Debo confesarles que del libro de Aznar sólo he tenido tiempo para leer unas cuantas páginas, de manera que no osaré criticarlo. Está escrito en un estilo que los escritores llamamos blanco , es decir, desprovisto de personalidad. Práctico y funcional como un recetario culinario, pero con recetas para cocinar los comistrajos y guisos suculentos del poder. ¿Lo habrá escrito el ex? Tengo alguna duda. En cualquier caso, colega, felicidades por el éxito en tu firma, y a preparar el siguiente.

El libro que sí he leído con mucho interés, de un tirón, ha sido Los lenguajes del deseo , del prestigioso psiquiatra Enrique Rojas, cuyas Claves para orientarse en el laberinto de las pasiones albergan un variado y rico contenido intelectual, amenizado por una vigorosa argumentación filosófica, tan afecta al psicoanálisis, y por una clara vocación didáctica que hace el texto inteligible y sencillo, apto para todos.

Al deseo, en efecto, dedica Rojas sus primeros capítulos, estableciendo desde el principio, como un cirujano que va separando con el bisturí las distintas capas de piel y tejido, definiciones precisas de los conceptos que se propone analizar. Entre desear y querer, por ejemplo, observa netas diferencias. El deseo sería más superficial, e inmediato, pero querer realmente algo implica una voluntad más profunda y lejana.

Sin embargo, el deseo hay que educarlo. Y educar, según Rojas, no sería otra cosa que introducirnos en la realidad con amor y conocimiento. El hombre actual, cada vez más perdido, precisa de esa sabia y antigua mezcla de formación e información para combatir los modelos éticos y estéticos que se le proponen desde la publicidad y desde la televisión, cuyo inmenso poder, conductista y seductor, llega a alarmar al psiquiatra, que se refiere, no sin humor, al "síndrome del mando a distancia". "El mando es el chupete del adulto", apostilla.

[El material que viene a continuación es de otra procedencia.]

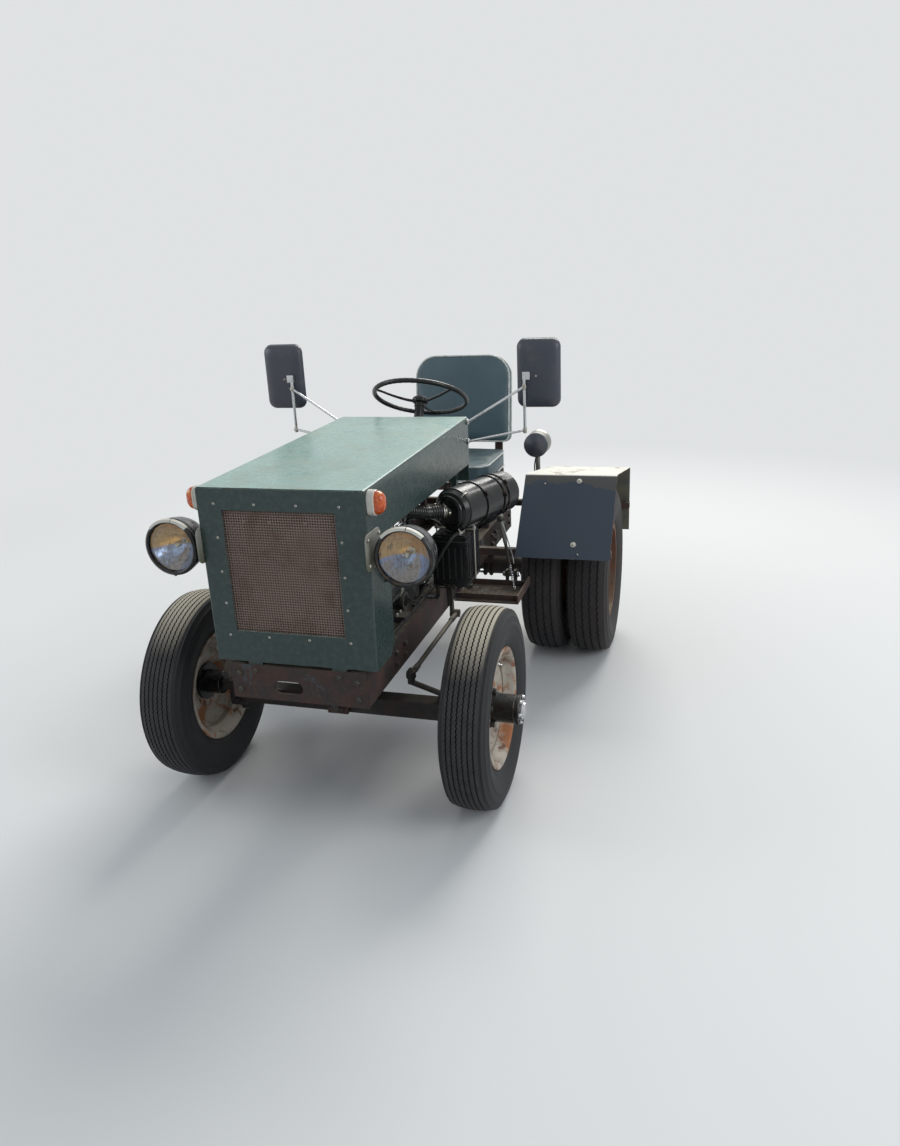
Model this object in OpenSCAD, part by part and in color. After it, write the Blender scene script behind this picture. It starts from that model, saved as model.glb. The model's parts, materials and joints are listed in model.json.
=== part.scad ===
// Small home-built farm tractor: channel frame, van axles, open four-cylinder engine,
// folded sheet nose, twin rear wheels. Front faces -Y, left side is +X, ground is Z = 0.
// Lengths along the tractor are measured rearwards from the face of the front panel.

/* [Axles] */
// Distance between the front and rear axles
wheelbase = 1387; // [1340:1:1430]
// Front axle behind the front panel's face
front_axle = 313; // [300:1:330]
// Centre of each front tyre from the middle
front_track_half = 531; // [525:1:545]
// Kingpin from the middle
kingpin_x = 388; // [384:1:392]
// Kingpin diameter
kingpin_d = 24; // [20:1:28]
// Square size of the front axle beam
beam = 62; // [54:1:64]
// Middle height of the front axle beam
beam_z = 319; // [315:1:322]
// Inner rear tyre's centre from the middle
twin_inner = 528; // [522:1:534]
// Distance between the middles of twin tyres
twin_pitch = 205; // [200:1:212]

/* [Tyres] */
// Front tyre outer diameter
front_tyre_d = 690; // [680:1:700]
// Front tyre width
front_tyre_w = 159; // [150:1:165]
// Front rim flange diameter
front_rim_d = 416; // [400:1:425]
// Rear tyre outer diameter
rear_tyre_d = 770; // [755:1:785]
// Rear tyre width
rear_tyre_w = 185; // [175:1:190]
// Rear rim flange diameter
rear_rim_d = 440; // [425:1:455]

/* [Frame] */
// Width over the two rails
frame_w = 470; // [460:1:480]
// Rail height
rail_h = 120; // [110:1:126]
// Underside of the rails above ground
rail_z = 465; // [458:1:475]
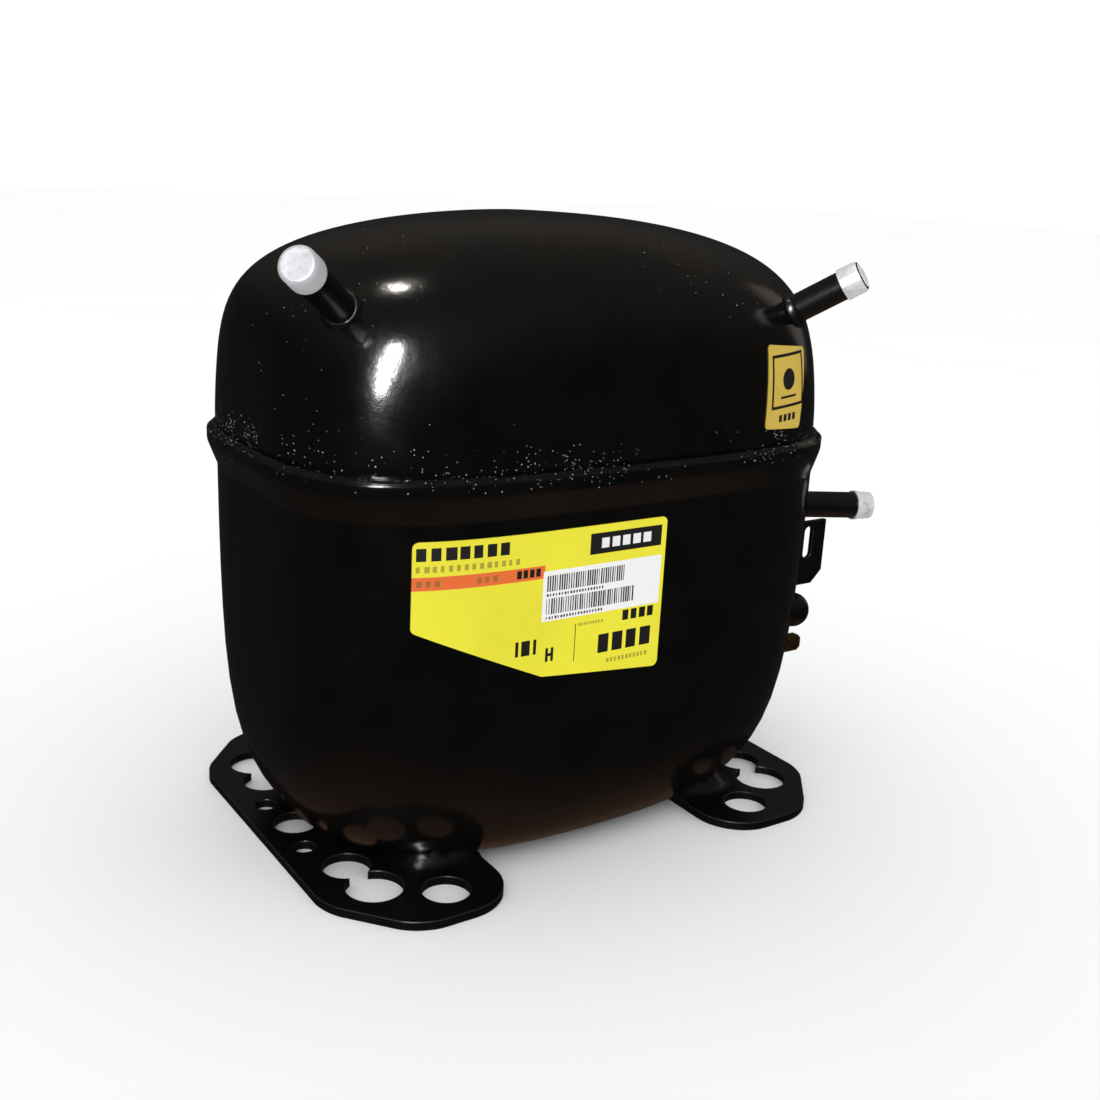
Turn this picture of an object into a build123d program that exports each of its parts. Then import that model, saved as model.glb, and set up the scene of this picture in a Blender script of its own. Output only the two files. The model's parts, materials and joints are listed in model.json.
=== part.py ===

A la hora de hablar del pensamiento, de las emociones, de los sentimientos, de las ilusiones, del amor o del afecto, el autor se remonta a la Grecia clásica (o, en ocasiones, como cuando quiere ilustrar el origen de la depresión, a las antiguas civilizaciones mesopotámicas). Los epicúreos, los escépticos, o los tres padres del pensamiento moderno -Socrates, Platón, Aristóteles- sentaron los cimientos de los grandes conceptos, sobre los que todavía seguimos especulando. El cristianismo depuró el concepto del amor, espiritualizándolo, acercándolo a la renuncia y a la comunión con la divinidad, idea que presidiría la mística (Santa Teresa y San Juan de la Cruz, con Tomás de Aquino, serían las principales referencias). Después, el Renacimiento abrió el campo al amor cortesano, a la pasión, al exceso. Descartes lo resumiría en una frase: "El corazón tiene razones que la razón no entiende". La Ilustración llegaría aún más lejos, como lo demuestra la siguiente afirmación de Diderot, que Rojas considera errónea: "Se dice que el deseo es fruto de la voluntad, pero lo cierto es lo contrario: la voluntad es fruto del deseo". Vendría el romanticismo, con su amor-pasión, su goticismo, sus desdichas, y el siglo XX, cuando los vientos de Eolo escaparon a todo control, y el hombre, más libre e informado que nunca, se encadenó a la banalidad y al narcisismo.